Umso erstaunlicher (ja geradezu wertvoll!) scheint es da zu sein, wenn in solch ästhetisch stagnierenden Zeiten eine Wiener Modedesignerin ein Buch herausgibt, in der die Stadt Wien als modischer Hintergrund in einem globalisierten Fashion-Umfeld fungiert. Und dann nennt sich dieses Werk auch noch Wiener Chic. Drei Jahrzehnte ihres Schaffens deckt das Buch ab. Dreißig Jahre, in denen Susanne Bisovsky so etwas wie „Bekleidungsentwicklungshilfe“ geleistet hat. Und wie!
Wider einer „glattgebügelten, internationalisierten Ästhetik“, der schon erwähnten radikalisierten und ästhetischen Gleichmacherei, formuliert die Wiener Modeschöpferin „tiefgreifende, spielerische“ und vor allem „selbstbestimmte Wege zu Bekleidung, Mode und Gewandung.“
In einem wunderbar aufwendig gestalteten und aufs herrlichste fotografierten Buch nimmt man uns mit auf eine Reise, die sich der uns schon zu bekannten und mittlerweile öd gewordenen Ästhetik verweigert, und aus einem Spiel aus Gestern und Heute etwas für das Auge Neues kreiert. Unbeirrt von Trends und modischen Klischees entwirft Bisovsky in und mit ihrem Werk ein neues-altes Bild eines ästhetisierten Wiens.
Erinnerungen, interpretiert von heute
Den Markenfetisch und dem Lifestyle-Hype zuwider – in dem sich alles zum Preis der Austauschbarkeit verliert –, entwirft Bisovsky eine Welt des Erinnerns. Aber zugleich auch eine Welt, die noch im Entstehen ist. Die wird, am werden ist, immer weiter Richtung Zukunft.

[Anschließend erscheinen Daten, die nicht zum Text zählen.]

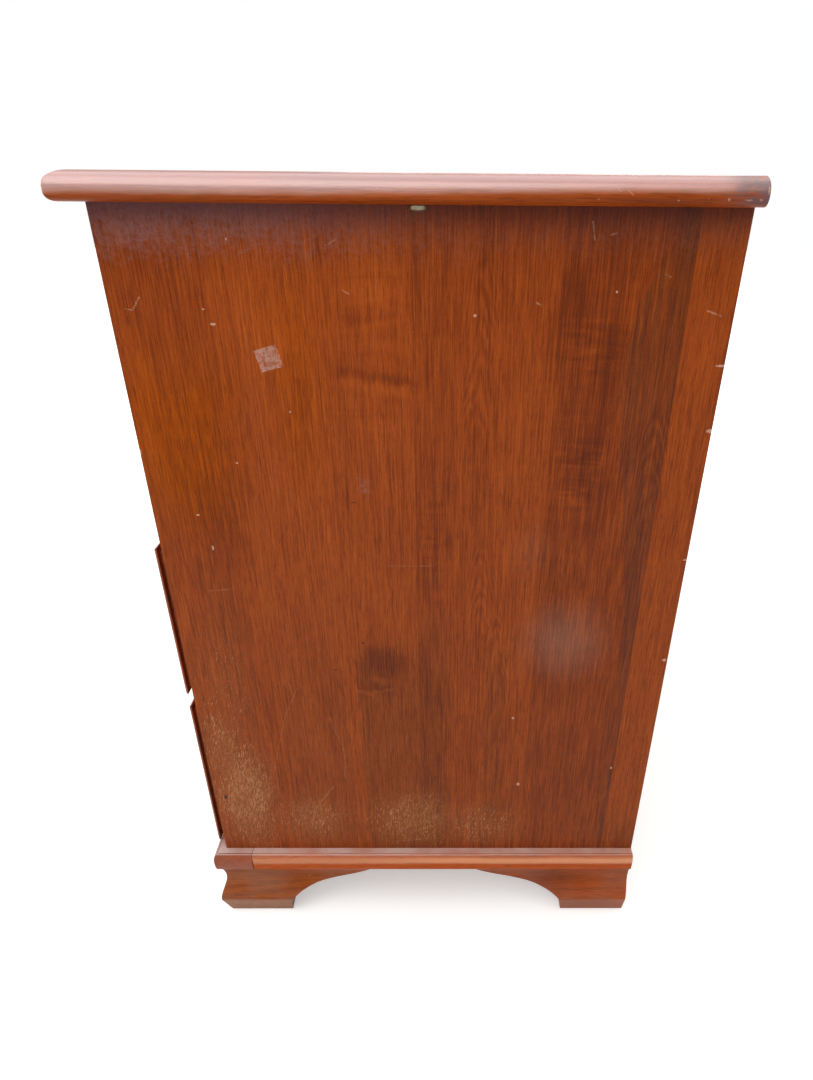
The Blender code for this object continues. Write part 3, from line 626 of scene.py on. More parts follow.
def rightSideCherry():
    # The side that the photograph shows, with its boards, marks and rubbed places.
    material, t, shader = newMaterial("cherryRightSide")
    look = rightSide
    x, y, z = t.split(t.place())
    back = y - caseFront
    flat = t.join(back, z)

    def wobble(scale, reach):
        sideways = t.cloud(scale).scaled(reach, -reach / 2)
        upwards = t.cloud((-scale, scale, -scale)).scaled(reach, -reach / 2)
        return flat + t.join(sideways, upwards)

    def spot(place, across, high, wide, tall, soft, strength=1.0):
        return t.spots(place, ((across, high, wide, tall, soft, strength),))

    # Boards
    level = t.steps(back, look["joints"], look["boardTones"])
    shift = t.steps(back, look["joints"], look["boardShifts"])
    place = t.join(x + shift, y, shift.scaled(4.0, z))
    grain = t.use(woodGrain, Place=place, Figure=0.06, Broad=0.15, Middle=0.17, Fine=1.15)
    tone = grain["Tone"] + (level - 0.5)
    loose, near = wobble(24.0, 0.050), wobble(70.0, 0.016)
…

Es gilt, in der alten österreichisch-imperialen Tradition seine Wurzeln (wieder)zu (er)finden. Doch mitnichten begeht die Designerin den Fehler und verfällt der Nostalgie. Jeder Faden dient der Transformation und die Modeschöpferin nimmt uns in ihrem Buch mit auf eine Reise der Experimentierfreudigkeit.
Innovativ – Provokativ
Bisovkys Schöpfungen sind weit genug von der Inspiration entfernt, um selbstständig sein zu können, sind in diesem Sinne geradezu revolutionär. Verspielt, verpunkt, und ironisch besetz. Ein Werk, eine Bricolage der Extraklasse, möchte man sagen. Ein Leben, das das Gewesene mit dem Willen auf Zukunft und Fortschritt verbindet und uns mitnimmt auf eine modische Reise. Ein Sinnbild, für das Leben schlechthin. Das alles umformt von einem aufwendig schön gestalteten Buch. Absolut lesens- und vor allem sehenswert. Und auch ein Zeichen dafür, dass Kunst durchaus eine stylische Geldanlage ist.